In 2017, Maranatha will begin work in the South American country of Uruguay, where Seventh-day Adventist Church leaders have requested assistance for the Barros Blancos Adventist School, located in a suburb of Montevideo.

A few years ago, the Adventist Church voted to close the primary school, due to crumbling infrastructure and a lack of students. Teachers fought to keep the school open, sacrificing much of their salaries and working hard to recruit new students. Today, Barros Blancos is thriving with 140 students, and more than 90% are not part of the Adventist Church. Many more students have shown interest in enrolling, but growth has been hampered by a lack of space.

In 2017, volunteer teams will begin work on a campus expansion project involving an eight-classroom Education and Evangelism Center. The new building will have capacity for 320 students.

Uruguay has a population of 3.3 million people, with an Adventist membership of less than 9,000 believers. Uruguay is considered one of the most secular countries in the Americas, and Adventist leadership in Uruguay is hoping that education will help to strengthen the Church’s presence.

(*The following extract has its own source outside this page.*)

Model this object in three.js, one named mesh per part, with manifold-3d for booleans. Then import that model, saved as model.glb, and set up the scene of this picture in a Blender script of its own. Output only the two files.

During a 2013 interview, when Maranatha first began conversations about working in Uruguay, Almir Marroni, vice president of the Adventist Church in South America, said interest in the Adventist Church was increasing in Uruguay with noticeable growth taking place in recent years.

“I would say that the church in Uruguay is experiencing a new era of optimism and faith. We believe the church will grow which will demand more churches and schools,” said Marroni. “With the support of Maranatha Volunteers International, we want to move forward enlarging the church influence in the most secular country of South America.”